When Monday arrives, most pastors I talk to find themselves unhappy, bewildered by the newness of the week as if they’ve never been at this stage of the week before. Some take the day off. I refuse to do so. There is something powerful about beginning things early in the week. At least two pastors I spoke with said they had a hard time getting out of bed on Monday mornings. They are not lazy people. In fact, these guys get up quite early during the week, but Mondays they generally cannot. So what’s the cause? It can’t be a rare phenomenon because it’s too common among people in my field. In fact, it’s not common in other professions.
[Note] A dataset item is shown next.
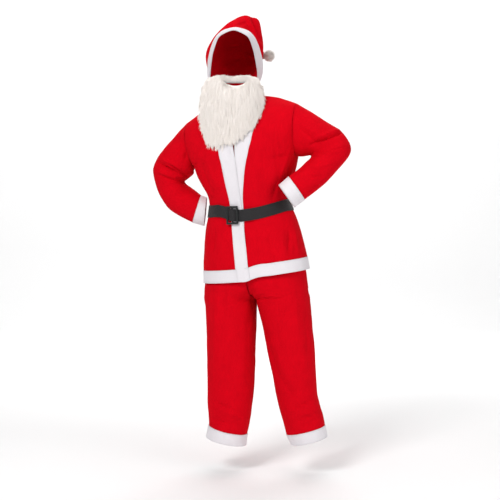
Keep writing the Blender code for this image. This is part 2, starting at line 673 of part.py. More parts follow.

One obvious explanation is that Mondays are days where exhaustion appears most frequently. This makes sense. On Sunday, pastors uphold a high degree of alertness and awareness, emotional stability, and outward energy before, during and after church and when Monday comes as surely as the sun, all that is spent. Jared Wilson observes:
On Monday mornings I enter my office and find that, like Sisyphus, the stone I spent the week previous pushing up the hill lay at the bottom again, ready for another go. Monday morning I must pastor. But what kind of must?
Sometimes it’s a half-hearted must; a weak and overwhelmed must. But shepherding must go on.
Sundays are the culmination of lots of things: the delivery of a sermon worked, meditated and prayed over all week, the administration of the sacraments which is anticipated throughout the week, the face to face interaction with all your people at once. It’s completion embodied and enjoyed. In sum, Sundays are Sabbath rests; days of pastoral repose; for the pastor, Sunday is the “very good” of creation. It is easier to see God’s hands at work. Mondays are the beginning of a new construction project. New beginnings are daunting, overwhelming and mentally challenging. As Jared Wilson so appropriately summarizes the pastoral vision for Monday:
My first thoughts on Monday mornings are to my fatigue and all I must do, but I must push them into thoughts of Christ, all he is and all he has done. There lies the vision that compels my will.
Let Christ shepherd us when we are weak. Let him compel us to work for the kingdom as he takes our burdens and gives us rest.